TASK BRIEF.
Only the number is needed: how many lines of the records include "that"?

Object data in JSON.
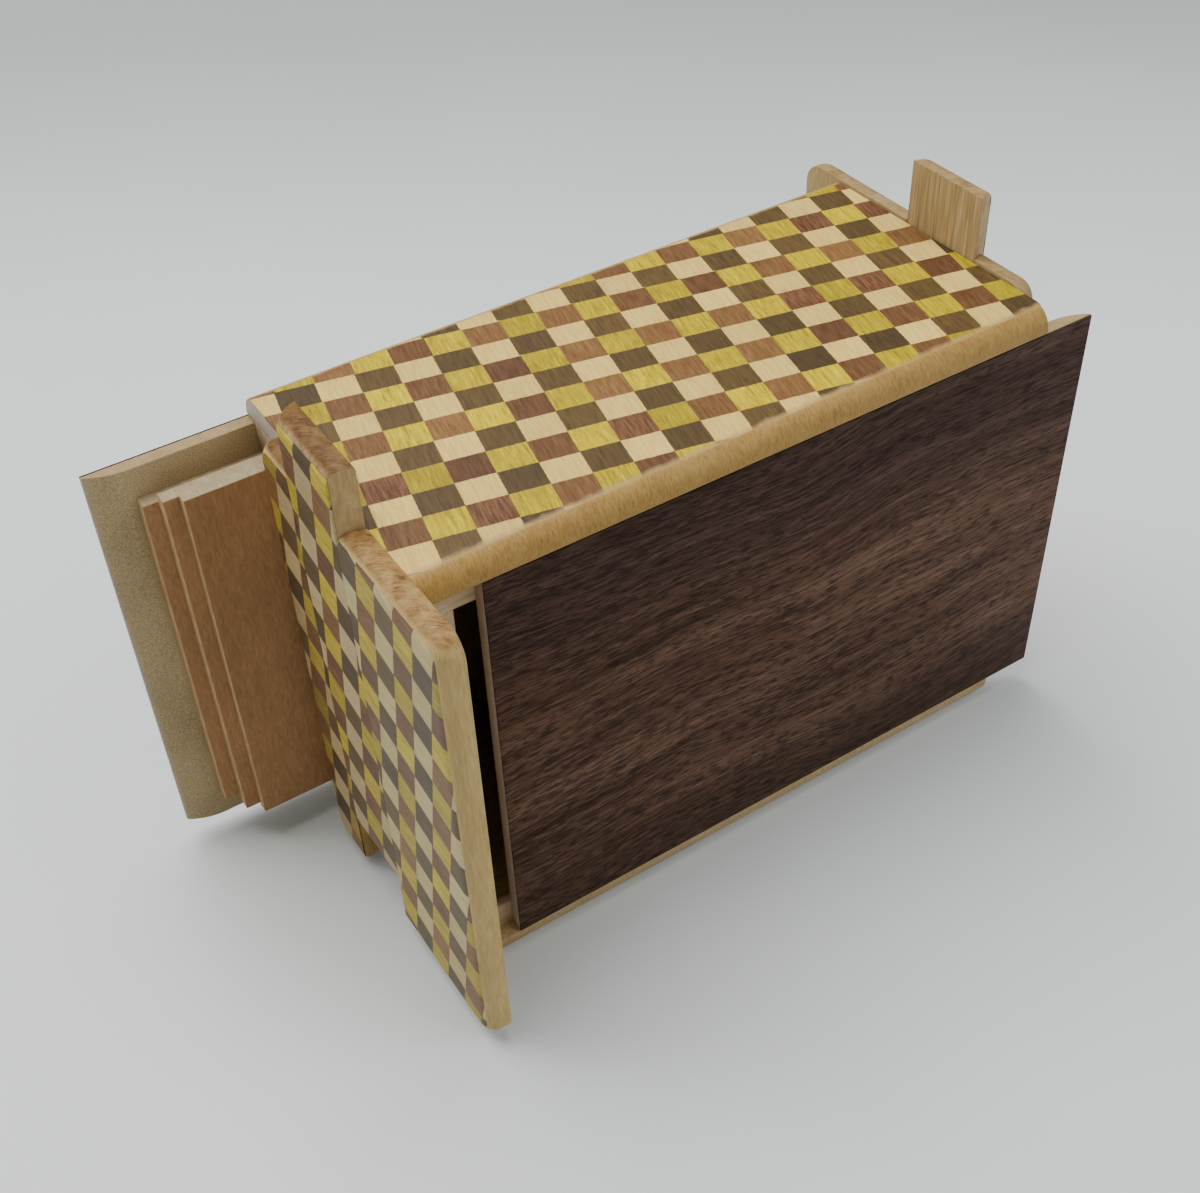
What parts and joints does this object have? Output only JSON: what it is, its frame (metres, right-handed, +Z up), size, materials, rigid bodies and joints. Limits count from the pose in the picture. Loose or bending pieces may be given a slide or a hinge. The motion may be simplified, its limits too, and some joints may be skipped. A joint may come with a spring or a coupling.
{
  "type": "wooden puzzle box",
  "caption": "Small wooden trick box with check-veneer sides, a sliding lid and base panel, and split end panels whose keys and strips slide in turn to free them.",
  "frame": {"origin": "centre of the face that the box lies on, midway along its length and depth", "axes": "+X along the box's length, the way the lid slides; +Y from the lid to the base panel; +Z up, from the face it lies on"},
  "size_m": [0.1493, 0.0755, 0.0972],
  "materials": {
    "pale_core": "satin",
    "check_veneer": "satin",
    "frame_wood": "satin",
    "fibreboard": "satin",
    "pin_wood": "satin",
    "walnut_veneer": "satin",
    "block_wood": "satin",
    "panel_wood": "satin"
  },
  "bodies": {
    "case": {"side_board_top": "pale_core", "side_board_bottom": "pale_core", "side_veneer_top": "check_veneer", "side_veneer_bottom": "check_veneer", "lid_rail_top": "frame_wood", "lid_rail_bottom": "frame_wood", "base_rail_top": "frame_wood", "base_rail_bottom": "frame_wood", "wall_liner_top": "frame_wood", "wall_liner_bottom": "frame_wood", "end_wall_left": "frame_wood", "end_wall_right": "frame_wood", "compartment_floor": "fibreboard", "base_stop_pin": "pin_wood"},
    "lid": {"lid_board": "fibreboard", "lid_veneer": "walnut_veneer", "lid_neck": "block_wood", "lid_tongue": "block_wood"},
    "base_panel": {"base_board": "fibreboard", "base_veneer": "walnut_veneer", "base_neck": "block_wood", "base_tongue": "block_wood", "base_cap": "block_wood"},
    "left_runner": {"left_runner": "frame_wood"},
    "left_panel": {"left_cleat": "frame_wood", "left_key_stop": "pin_wood", "left_wide_strip": "panel_wood", "left_wide_veneer": "check_veneer", "left_narrow_strip": "panel_wood", "left_narrow_veneer": "check_veneer"},
    "left_key_piece": {"left_key": "panel_wood", "left_key_veneer": "check_veneer"},
    "right_runner": {"right_runner": "frame_wood"},
    "right_panel": {"right_cleat": "frame_wood", "right_key_stop": "pin_wood", "right_wide_strip": "panel_wood", "right_wide_veneer": "check_veneer", "right_narrow_strip": "panel_wood", "right_narrow_veneer": "check_veneer"},
    "right_key_piece": {"right_key": "panel_wood", "right_key_veneer": "check_veneer"}
  },
  "joints": [
    {"name": "lid_slide", "type": "slide", "parent": "case", "child": "lid", "axis": [1, 0, 0], "range_m": [-0.00985, 0.09]},
    {"name": "base_slide", "type": "slide", "parent": "case", "child": "base_panel", "axis": [1, 0, 0], "range_m": [0, 0.0268]},
    {"name": "left_panel_slide", "type": "slide", "parent": "case", "child": "left_runner", "axis": [0, 1, 0], "range_m": [0, 0.0041]},
    {"name": "left_panel_lift", "type": "slide", "parent": "left_runner", "child": "left_panel", "axis": [0, 0, 1], "range_m": [-0.0019, 0]},
    {"name": "left_key_slide", "type": "slide", "parent": "left_panel", "child": "left_key_piece", "axis": [0, 0, 1], "range_m": [-0.00995, 0]},
    {"name": "right_panel_slide", "type": "slide", "parent": "case", "child": "right_runner", "axis": [0, 1, 0], "range_m": [-0.0003, 0.0079]},
    {"name": "right_panel_lift", "type": "slide", "parent": "right_runner", "child": "right_panel", "axis": [0, 0, 1], "range_m": [-0.0005, 0]},
    {"name": "right_key_slide", "type": "slide", "parent": "right_panel", "child": "right_key_piece", "axis": [0, 0, 1], "range_m": [-0.0109, 0]}
  ]
}
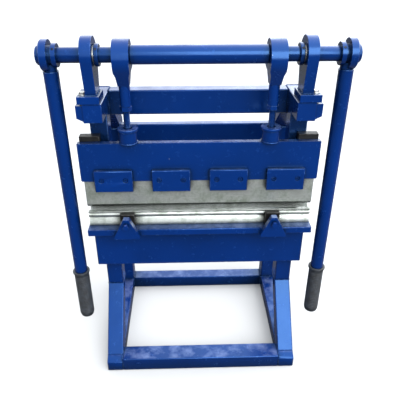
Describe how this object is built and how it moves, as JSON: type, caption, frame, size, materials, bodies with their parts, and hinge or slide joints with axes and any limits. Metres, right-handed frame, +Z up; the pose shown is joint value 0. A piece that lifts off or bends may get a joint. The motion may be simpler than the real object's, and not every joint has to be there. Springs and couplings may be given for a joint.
{
  "type": "sheet metal brake",
  "caption": "Hand-operated press brake: hanging levers turn an eccentric shaft whose connecting rods drive a ram and punch down onto a grooved die on a welded stand.",
  "frame": {"origin": "the middle of the base rectangle, on the floor", "axes": "+X to the operator's right along the shaft and the ram, +Y away from the operator, +Z up; the working side faces -Y"},
  "size_m": [0.724, 0.417, 0.9159],
  "materials": {
    "blue_enamel": "brushed-on gloss enamel over welded steel",
    "tool_steel": "ground tool steel with light storage marks",
    "black_steel": "blackened steel with an oily film",
    "grip_rubber": "moulded rubber",
    "plated_steel": "zinc plated"
  },
  "bodies": {
    "frame": {"front_column_left": "blue_enamel", "front_leg_left": "blue_enamel", "floor_rail_left": "blue_enamel", "rear_post_left": "blue_enamel", "rear_brace_left": "blue_enamel", "top_rail_left": "blue_enamel", "pedestal_left": "blue_enamel", "pedestal_bush_left": "plated_steel", "foot_bolt_left": "plated_steel", "die_clamp_block_left": "black_steel", "die_clamp_bracket_left": "blue_enamel", "die_clamp_screw_left": "blue_enamel", "front_column_right": "blue_enamel", "front_leg_right": "blue_enamel", "floor_rail_right": "blue_enamel", "rear_post_right": "blue_enamel", "rear_brace_right": "blue_enamel", "top_rail_right": "blue_enamel", "pedestal_right": "blue_enamel", "pedestal_bush_right": "plated_steel", "foot_bolt_right": "plated_steel", "die_clamp_block_right": "black_steel", "die_clamp_bracket_right": "blue_enamel", "die_clamp_screw_right": "blue_enamel", "top_crossbeam": "blue_enamel", "rear_beam": "blue_enamel", "rear_floor_tube": "blue_enamel", "front_floor_tube": "blue_enamel", "bed_plate": "blue_enamel", "apron_beam": "blue_enamel", "lower_die": "tool_steel"},
    "shaft": {"eccentric_shaft": "blue_enamel", "shaft_sleeve": "blue_enamel", "shaft_collar_left": "blue_enamel", "lever_hub_left": "blue_enamel", "lever_tube_left": "blue_enamel", "lever_grip_left": "grip_rubber", "shaft_collar_right": "blue_enamel", "lever_hub_right": "blue_enamel", "lever_tube_right": "blue_enamel", "lever_grip_right": "grip_rubber"},
    "ram": {"ram_plate": "blue_enamel", "punch": "tool_steel", "punch_clamp_1": "blue_enamel", "punch_clamp_2": "blue_enamel", "punch_clamp_3": "blue_enamel", "punch_clamp_4": "blue_enamel", "ram_socket_left": "blue_enamel", "socket_cap_left": "blue_enamel", "guide_shoe_left": "black_steel", "ram_socket_right": "blue_enamel", "socket_cap_right": "blue_enamel", "guide_shoe_right": "black_steel"},
    "rod_left": {"con_rod_left": "blue_enamel", "lock_nut_left": "blue_enamel"},
    "screw_left": {"adjusting_screw_left": "blue_enamel"},
    "rod_right": {"con_rod_right": "blue_enamel", "lock_nut_right": "blue_enamel"},
    "screw_right": {"adjusting_screw_right": "blue_enamel"}
  },
  "joints": [
    {"name": "shaft_turn", "type": "hinge", "parent": "frame", "child": "shaft", "pos_m": [0, -0.0923, 0.8745], "axis": [-1, 0, 0], "range_deg": [0, 100]},
    {"name": "ram_slide", "type": "slide", "parent": "frame", "child": "ram", "axis": [0, 0, 1], "range_m": [0, 0.009]},
    {"name": "rod_pivot_left", "type": "hinge", "parent": "shaft", "child": "rod_left", "pos_m": [-0.174, -0.0923, 0.8665], "axis": [-1, 0, 0], "range_deg": [-103.5, 0]},
    {"name": "screw_turn_left", "type": "hinge", "parent": "rod_left", "child": "screw_left", "pos_m": [-0.174, -0.0923, 0.6936], "axis": [0, 0, 1], "range_deg": [-180, 180]},
    {"name": "rod_pivot_right", "type": "hinge", "parent": "shaft", "child": "rod_right", "pos_m": [0.174, -0.0923, 0.8665], "axis": [-1, 0, 0], "range_deg": [-103.5, 0]},
    {"name": "screw_turn_right", "type": "hinge", "parent": "rod_right", "child": "screw_right", "pos_m": [0.174, -0.0923, 0.6936], "axis": [0, 0, 1], "range_deg": [-180, 180]}
  ],
  "couplings": [
    {"joint": "ram_slide", "follows": "shaft_turn", "m_per_rad": 0.0048},
    {"joint": "rod_pivot_left", "follows": "shaft_turn", "ratio": -1.0284},
    {"joint": "rod_pivot_right", "follows": "shaft_turn", "ratio": -1.0284}
  ]
}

ANSWER.
2